В пользу Мочульского говорит статья самого Достоевского за 1873 год («Дневник писателя» — журнал «Гражданин»), в которой он, полемизируя с либеральным «Русским миром», спрашивает своего оппонента, почему он думает, что петрашевцы не могли бы превратиться в нечаевцев. Называя себя самого «старым нечаевцем», он пишет: «Позвольте мне о себе сказать. Нечаевым я, вероятно, не мог бы сделаться никогда, но нечаевцем, может быть, и мог бы... в моей юности»[322]. Это признание, конечно, не доказывает, что Достоевский действительно был активным деятелем дуровского кружка, но во всяком случае оно оправдывает мнение, что письмо Майкова отнюдь не выдумка.

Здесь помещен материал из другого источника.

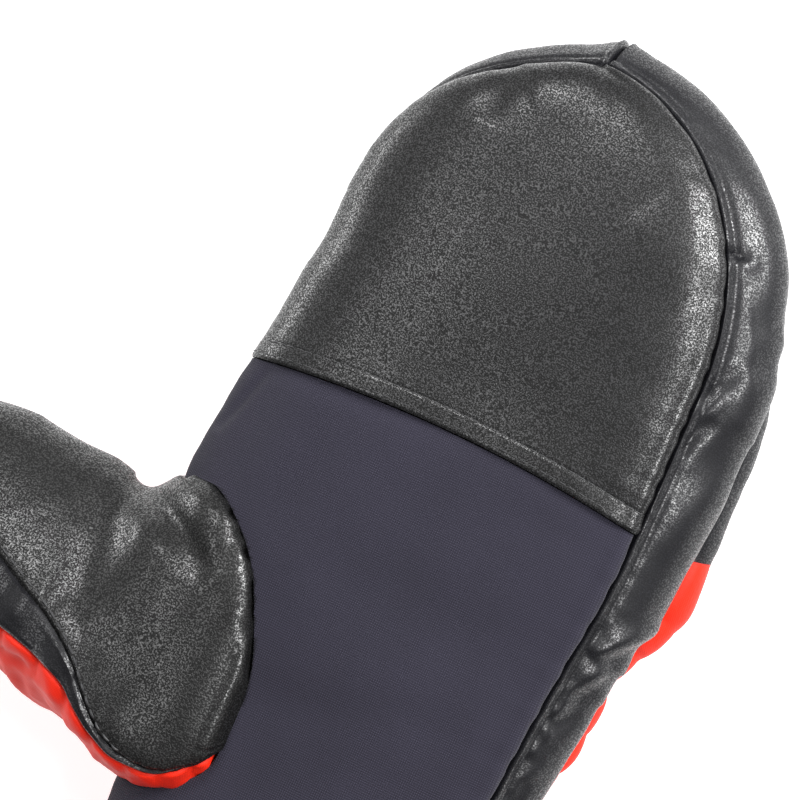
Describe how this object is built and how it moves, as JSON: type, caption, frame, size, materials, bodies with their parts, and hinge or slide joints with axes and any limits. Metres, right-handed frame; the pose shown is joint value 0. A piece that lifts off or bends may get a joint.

За годы тюрьмы и ссылки Достоевский из безбожника превратился в верующего христианина и из революционера в человека консервативных убеждений, — но отнюдь не в консервативного человека. Став верным сыном Церкви и защитником монархии, Достоевский все же остался революционером. Это со свойственной ему точностью и оригинальностью отметил В.Розанов: «Достоевский относится к Европе, как революция к старому режиму». Эту мысль Розанова впоследствии на свой лад развил Мережковский в своей книге «Пророк революции». Встречается она в парадоксальной формулировке и у Штайнберга, по мнению которого Достоевский даже и государя императора ощущал «богопомазанным воплощением революционного призвания России». По сравнению со славянофилами Достоевский был существом гораздо более окрыленным, но и менее укорененным в любимой им земле, чем они.